> [Problem]:
In the listing that follows, locate the line containing "Turn this picture" and the line containing "face looks down.". Retype exactly those two lines and every line between them, and nothing more.

> [Entries with model source code]:

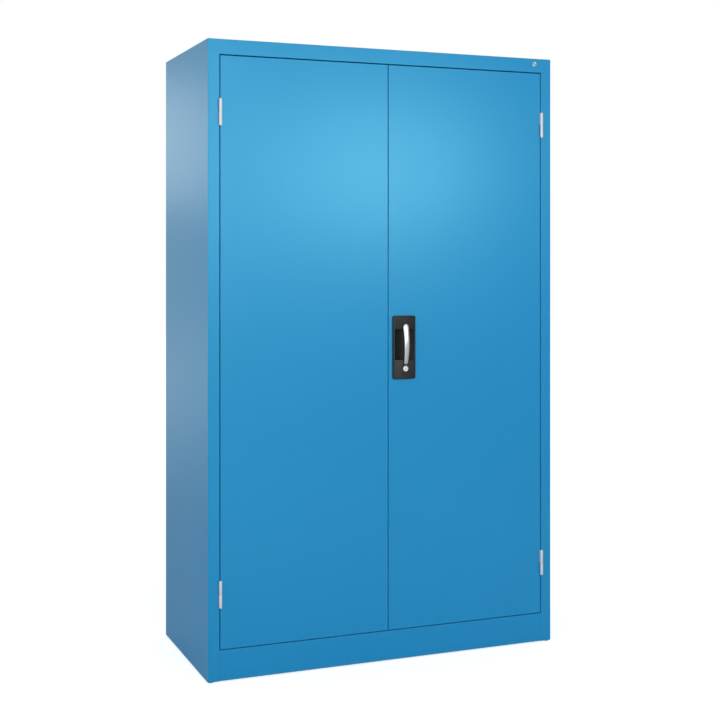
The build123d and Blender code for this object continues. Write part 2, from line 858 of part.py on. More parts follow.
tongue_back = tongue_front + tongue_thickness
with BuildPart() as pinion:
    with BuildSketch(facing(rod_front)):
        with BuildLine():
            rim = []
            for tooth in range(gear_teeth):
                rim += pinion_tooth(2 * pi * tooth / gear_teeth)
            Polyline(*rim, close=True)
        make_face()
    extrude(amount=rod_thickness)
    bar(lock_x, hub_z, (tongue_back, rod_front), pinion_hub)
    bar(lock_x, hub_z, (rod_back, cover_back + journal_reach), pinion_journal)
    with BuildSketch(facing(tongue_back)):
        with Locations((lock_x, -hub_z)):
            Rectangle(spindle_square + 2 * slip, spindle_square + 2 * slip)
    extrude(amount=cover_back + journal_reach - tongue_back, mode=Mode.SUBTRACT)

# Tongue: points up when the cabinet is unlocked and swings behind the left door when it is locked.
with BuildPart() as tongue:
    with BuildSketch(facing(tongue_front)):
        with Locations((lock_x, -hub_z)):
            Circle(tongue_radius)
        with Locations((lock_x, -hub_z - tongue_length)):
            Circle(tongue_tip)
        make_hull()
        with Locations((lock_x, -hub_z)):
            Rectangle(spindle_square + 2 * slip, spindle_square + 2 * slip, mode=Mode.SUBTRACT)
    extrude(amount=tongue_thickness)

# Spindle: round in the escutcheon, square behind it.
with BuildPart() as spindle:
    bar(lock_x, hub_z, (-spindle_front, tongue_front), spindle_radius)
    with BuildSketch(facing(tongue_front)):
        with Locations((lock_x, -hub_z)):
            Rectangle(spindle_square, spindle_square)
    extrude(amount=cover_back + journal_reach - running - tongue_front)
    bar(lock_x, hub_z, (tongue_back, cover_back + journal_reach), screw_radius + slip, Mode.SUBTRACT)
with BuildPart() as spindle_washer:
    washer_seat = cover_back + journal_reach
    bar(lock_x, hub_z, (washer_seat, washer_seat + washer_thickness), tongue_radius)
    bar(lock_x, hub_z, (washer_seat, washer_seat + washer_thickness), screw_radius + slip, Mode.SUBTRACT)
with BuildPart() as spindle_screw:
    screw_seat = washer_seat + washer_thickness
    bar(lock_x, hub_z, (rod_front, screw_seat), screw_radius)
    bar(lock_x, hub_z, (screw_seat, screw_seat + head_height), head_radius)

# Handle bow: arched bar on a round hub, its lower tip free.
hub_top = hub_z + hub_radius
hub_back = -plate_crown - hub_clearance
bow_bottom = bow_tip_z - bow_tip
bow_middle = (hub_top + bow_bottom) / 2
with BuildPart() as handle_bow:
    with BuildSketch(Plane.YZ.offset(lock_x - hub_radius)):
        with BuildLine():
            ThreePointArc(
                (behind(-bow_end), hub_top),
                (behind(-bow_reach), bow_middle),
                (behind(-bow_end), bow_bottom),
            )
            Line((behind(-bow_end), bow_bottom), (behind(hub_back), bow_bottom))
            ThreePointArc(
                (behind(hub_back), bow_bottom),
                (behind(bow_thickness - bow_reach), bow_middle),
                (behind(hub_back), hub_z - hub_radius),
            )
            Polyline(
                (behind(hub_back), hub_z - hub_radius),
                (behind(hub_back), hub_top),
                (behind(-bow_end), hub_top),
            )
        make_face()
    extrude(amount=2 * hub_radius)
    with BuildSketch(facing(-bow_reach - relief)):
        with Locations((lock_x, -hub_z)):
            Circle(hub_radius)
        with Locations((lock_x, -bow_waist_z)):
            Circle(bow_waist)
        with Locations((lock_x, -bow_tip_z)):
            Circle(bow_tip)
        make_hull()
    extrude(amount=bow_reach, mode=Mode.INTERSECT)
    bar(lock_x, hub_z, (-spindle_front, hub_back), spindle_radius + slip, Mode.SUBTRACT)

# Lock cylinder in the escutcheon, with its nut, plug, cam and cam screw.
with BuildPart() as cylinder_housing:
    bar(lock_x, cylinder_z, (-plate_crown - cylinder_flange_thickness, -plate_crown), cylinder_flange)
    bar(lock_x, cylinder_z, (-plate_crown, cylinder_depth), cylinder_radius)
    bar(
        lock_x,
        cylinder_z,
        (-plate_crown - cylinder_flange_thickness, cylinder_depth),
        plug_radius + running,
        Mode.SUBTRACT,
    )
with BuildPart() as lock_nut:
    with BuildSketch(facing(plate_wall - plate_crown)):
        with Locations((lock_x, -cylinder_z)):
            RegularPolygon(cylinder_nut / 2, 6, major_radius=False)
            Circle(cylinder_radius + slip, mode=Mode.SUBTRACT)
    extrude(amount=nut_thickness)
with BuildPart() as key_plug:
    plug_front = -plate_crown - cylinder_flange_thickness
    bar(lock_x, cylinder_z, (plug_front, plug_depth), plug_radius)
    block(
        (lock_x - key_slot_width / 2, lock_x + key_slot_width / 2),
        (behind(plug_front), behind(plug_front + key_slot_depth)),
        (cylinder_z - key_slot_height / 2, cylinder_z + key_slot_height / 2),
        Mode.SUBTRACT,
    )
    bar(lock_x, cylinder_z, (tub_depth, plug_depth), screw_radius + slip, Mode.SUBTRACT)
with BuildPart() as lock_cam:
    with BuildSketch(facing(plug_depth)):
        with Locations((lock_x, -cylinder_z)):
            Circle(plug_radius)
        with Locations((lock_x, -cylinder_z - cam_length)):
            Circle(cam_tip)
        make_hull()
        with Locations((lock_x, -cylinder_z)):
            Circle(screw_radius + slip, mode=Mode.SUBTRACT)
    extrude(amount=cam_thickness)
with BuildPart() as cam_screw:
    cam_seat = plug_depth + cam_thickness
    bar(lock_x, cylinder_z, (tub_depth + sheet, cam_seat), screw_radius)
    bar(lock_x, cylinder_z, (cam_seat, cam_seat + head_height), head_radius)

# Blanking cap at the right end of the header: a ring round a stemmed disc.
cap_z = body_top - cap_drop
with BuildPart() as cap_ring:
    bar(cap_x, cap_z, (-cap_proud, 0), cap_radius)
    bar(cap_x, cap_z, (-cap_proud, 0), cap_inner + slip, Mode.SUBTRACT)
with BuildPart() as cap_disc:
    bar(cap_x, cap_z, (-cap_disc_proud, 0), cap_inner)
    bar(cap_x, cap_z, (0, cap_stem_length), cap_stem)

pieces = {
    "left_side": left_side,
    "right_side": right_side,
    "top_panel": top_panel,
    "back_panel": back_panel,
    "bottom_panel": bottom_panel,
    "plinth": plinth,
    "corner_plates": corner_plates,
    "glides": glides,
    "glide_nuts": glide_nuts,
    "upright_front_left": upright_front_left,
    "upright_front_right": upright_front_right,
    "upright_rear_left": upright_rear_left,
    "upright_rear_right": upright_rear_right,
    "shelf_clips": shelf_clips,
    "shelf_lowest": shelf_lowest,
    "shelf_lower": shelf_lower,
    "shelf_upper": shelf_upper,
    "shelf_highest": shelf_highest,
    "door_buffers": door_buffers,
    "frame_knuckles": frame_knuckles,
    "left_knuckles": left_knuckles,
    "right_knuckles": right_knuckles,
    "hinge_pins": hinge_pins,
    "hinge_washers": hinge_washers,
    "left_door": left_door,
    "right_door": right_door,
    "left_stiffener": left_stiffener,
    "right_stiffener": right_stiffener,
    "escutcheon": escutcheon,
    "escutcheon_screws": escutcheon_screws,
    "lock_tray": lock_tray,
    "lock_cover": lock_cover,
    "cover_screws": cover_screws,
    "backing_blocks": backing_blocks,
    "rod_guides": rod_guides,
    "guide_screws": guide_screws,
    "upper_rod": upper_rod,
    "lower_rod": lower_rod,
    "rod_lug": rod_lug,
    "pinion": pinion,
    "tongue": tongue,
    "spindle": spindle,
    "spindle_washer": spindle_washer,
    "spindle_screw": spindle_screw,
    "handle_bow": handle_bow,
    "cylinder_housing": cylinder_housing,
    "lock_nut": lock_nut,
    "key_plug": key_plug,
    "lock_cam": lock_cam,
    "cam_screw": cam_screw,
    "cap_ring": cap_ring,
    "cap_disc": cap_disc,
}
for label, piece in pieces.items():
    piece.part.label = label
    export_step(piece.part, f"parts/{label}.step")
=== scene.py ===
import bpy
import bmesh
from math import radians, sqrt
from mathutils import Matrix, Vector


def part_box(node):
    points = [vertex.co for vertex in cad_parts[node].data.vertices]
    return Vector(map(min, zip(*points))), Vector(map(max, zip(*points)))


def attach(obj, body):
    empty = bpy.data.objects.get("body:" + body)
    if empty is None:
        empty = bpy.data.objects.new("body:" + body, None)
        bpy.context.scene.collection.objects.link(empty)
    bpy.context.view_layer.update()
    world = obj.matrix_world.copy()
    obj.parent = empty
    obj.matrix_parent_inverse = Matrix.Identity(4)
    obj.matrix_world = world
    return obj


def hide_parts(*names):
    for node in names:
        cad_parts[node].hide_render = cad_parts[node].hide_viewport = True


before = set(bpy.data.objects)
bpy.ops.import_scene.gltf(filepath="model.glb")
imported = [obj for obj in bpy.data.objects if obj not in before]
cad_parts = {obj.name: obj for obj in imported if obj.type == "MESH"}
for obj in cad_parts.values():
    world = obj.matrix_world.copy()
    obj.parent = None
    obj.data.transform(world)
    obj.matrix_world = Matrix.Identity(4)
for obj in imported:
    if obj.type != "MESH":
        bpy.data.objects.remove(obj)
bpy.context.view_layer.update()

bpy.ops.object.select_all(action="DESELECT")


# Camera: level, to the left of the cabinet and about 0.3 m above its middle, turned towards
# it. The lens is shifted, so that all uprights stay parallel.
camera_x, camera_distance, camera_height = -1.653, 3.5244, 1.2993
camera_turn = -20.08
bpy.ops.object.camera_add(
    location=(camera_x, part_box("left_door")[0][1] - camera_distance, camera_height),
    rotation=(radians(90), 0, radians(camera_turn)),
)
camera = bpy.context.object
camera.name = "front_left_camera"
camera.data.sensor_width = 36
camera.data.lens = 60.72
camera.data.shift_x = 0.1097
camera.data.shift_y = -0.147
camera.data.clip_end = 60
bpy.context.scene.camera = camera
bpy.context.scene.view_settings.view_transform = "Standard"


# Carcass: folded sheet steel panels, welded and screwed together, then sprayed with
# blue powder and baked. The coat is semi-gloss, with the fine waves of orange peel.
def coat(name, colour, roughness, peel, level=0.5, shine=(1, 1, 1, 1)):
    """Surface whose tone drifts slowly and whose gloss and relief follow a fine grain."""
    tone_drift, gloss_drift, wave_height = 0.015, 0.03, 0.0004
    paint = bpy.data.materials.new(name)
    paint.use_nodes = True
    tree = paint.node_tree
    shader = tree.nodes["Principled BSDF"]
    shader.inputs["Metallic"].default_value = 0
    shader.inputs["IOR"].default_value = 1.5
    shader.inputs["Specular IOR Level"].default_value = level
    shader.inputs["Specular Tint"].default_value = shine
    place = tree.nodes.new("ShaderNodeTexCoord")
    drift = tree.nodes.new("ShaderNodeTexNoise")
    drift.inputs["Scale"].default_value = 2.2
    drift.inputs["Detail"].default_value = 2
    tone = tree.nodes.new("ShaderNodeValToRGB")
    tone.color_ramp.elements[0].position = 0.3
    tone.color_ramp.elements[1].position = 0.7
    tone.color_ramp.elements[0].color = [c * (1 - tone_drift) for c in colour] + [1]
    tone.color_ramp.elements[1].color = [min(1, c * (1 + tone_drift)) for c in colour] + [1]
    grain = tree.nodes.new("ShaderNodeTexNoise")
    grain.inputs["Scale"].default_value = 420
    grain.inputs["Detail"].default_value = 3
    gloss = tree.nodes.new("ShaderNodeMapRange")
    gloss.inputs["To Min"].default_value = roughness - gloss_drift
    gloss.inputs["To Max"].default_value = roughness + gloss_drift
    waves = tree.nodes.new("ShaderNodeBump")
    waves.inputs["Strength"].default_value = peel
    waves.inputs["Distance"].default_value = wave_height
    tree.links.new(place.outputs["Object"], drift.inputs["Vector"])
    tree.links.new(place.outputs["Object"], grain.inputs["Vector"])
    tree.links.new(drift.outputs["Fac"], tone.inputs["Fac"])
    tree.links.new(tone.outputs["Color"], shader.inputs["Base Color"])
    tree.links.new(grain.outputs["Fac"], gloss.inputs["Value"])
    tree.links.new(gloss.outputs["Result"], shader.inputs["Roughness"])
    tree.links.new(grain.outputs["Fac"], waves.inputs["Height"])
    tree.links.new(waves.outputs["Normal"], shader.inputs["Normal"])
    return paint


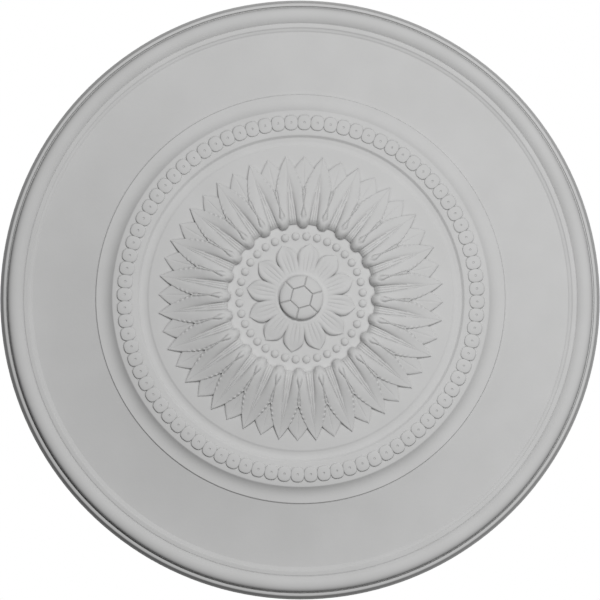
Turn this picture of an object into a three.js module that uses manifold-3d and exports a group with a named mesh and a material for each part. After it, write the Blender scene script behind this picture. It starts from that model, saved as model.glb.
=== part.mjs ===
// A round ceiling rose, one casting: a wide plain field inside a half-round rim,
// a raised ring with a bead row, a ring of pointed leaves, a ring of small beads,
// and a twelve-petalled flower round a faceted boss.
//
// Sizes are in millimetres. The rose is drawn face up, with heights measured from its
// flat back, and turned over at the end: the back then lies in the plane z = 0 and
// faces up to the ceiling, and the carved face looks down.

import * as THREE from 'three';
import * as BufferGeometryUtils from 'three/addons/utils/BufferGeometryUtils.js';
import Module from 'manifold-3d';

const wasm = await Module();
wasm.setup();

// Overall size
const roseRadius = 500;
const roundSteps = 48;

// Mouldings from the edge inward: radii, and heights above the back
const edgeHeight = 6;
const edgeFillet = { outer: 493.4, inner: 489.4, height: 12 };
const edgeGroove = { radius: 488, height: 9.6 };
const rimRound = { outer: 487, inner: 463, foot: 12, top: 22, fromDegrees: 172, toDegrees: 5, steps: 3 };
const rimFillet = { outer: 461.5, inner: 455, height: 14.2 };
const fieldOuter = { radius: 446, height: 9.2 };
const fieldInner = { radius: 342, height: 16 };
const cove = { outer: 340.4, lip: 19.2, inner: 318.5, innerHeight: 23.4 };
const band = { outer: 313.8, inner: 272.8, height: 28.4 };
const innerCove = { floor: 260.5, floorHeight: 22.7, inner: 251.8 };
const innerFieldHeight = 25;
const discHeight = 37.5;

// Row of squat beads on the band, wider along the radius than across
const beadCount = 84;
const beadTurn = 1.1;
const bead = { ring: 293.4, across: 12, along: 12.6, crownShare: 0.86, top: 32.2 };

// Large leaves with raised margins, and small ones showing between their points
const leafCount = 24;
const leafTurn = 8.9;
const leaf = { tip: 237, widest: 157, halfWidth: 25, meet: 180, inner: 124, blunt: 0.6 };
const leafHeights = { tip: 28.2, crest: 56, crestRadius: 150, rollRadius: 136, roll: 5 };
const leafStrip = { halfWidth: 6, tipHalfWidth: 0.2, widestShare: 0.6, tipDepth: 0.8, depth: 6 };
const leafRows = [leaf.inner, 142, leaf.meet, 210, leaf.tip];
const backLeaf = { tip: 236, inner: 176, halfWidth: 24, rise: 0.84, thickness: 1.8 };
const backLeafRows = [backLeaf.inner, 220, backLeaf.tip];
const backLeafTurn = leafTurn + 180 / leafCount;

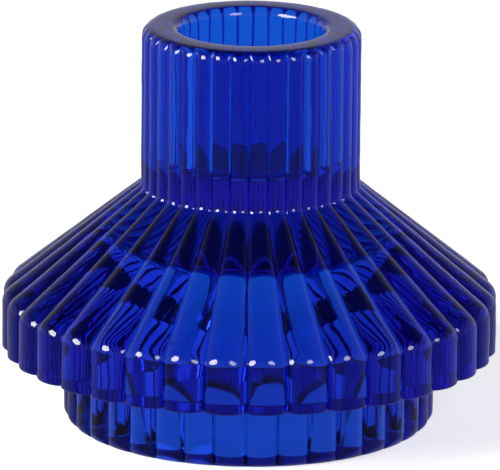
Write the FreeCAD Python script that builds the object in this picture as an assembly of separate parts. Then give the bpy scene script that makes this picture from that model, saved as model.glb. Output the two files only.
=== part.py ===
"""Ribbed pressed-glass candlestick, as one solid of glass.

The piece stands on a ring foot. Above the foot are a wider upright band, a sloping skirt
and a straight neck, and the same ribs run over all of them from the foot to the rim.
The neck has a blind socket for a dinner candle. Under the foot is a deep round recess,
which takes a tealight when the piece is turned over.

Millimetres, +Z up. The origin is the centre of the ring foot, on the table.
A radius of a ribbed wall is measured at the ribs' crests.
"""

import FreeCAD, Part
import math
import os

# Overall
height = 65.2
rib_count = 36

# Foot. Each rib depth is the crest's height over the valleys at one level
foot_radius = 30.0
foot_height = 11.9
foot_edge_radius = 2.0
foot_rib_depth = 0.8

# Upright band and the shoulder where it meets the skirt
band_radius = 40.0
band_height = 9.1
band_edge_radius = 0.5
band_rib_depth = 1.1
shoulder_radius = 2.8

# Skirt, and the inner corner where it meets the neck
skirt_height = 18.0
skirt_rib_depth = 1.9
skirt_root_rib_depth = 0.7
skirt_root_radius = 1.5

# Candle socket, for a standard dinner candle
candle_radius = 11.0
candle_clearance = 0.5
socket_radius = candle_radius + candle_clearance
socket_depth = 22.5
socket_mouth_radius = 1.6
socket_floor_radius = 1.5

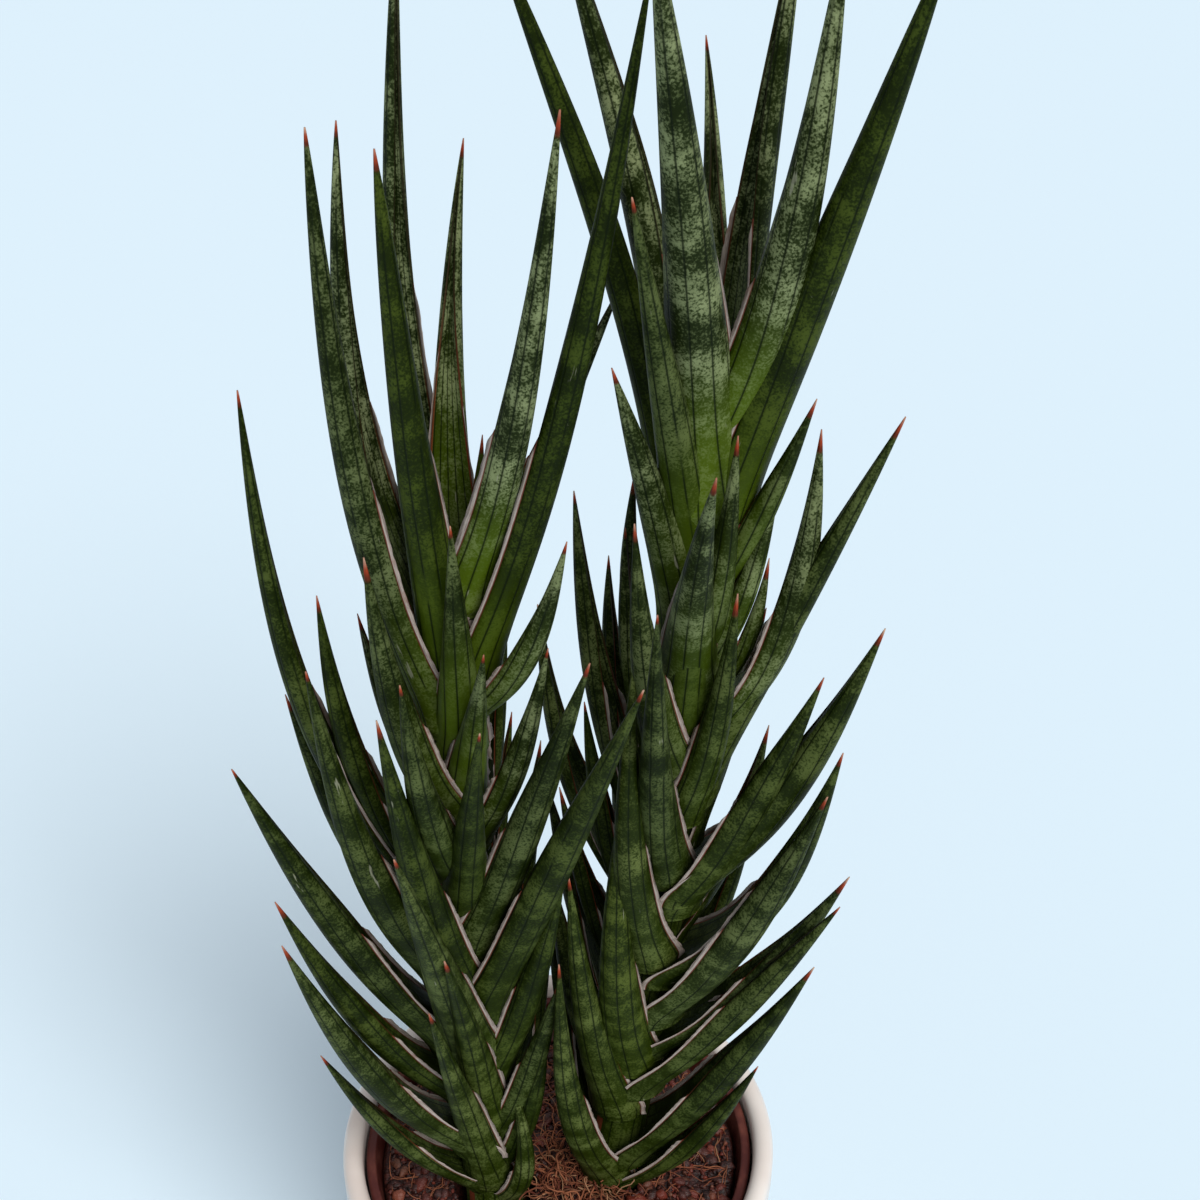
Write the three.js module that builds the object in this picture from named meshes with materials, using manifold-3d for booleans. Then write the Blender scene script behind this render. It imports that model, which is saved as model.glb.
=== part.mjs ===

> [Full output]:
Turn this picture of an object into a three.js module that uses manifold-3d and exports a group with a named mesh and a material for each part. After it, write the Blender scene script behind this picture. It starts from that model, saved as model.glb.
=== part.mjs ===
// A round ceiling rose, one casting: a wide plain field inside a half-round rim,
// a raised ring with a bead row, a ring of pointed leaves, a ring of small beads,
// and a twelve-petalled flower round a faceted boss.
//
// Sizes are in millimetres. The rose is drawn face up, with heights measured from its
// flat back, and turned over at the end: the back then lies in the plane z = 0 and
// faces up to the ceiling, and the carved face looks down.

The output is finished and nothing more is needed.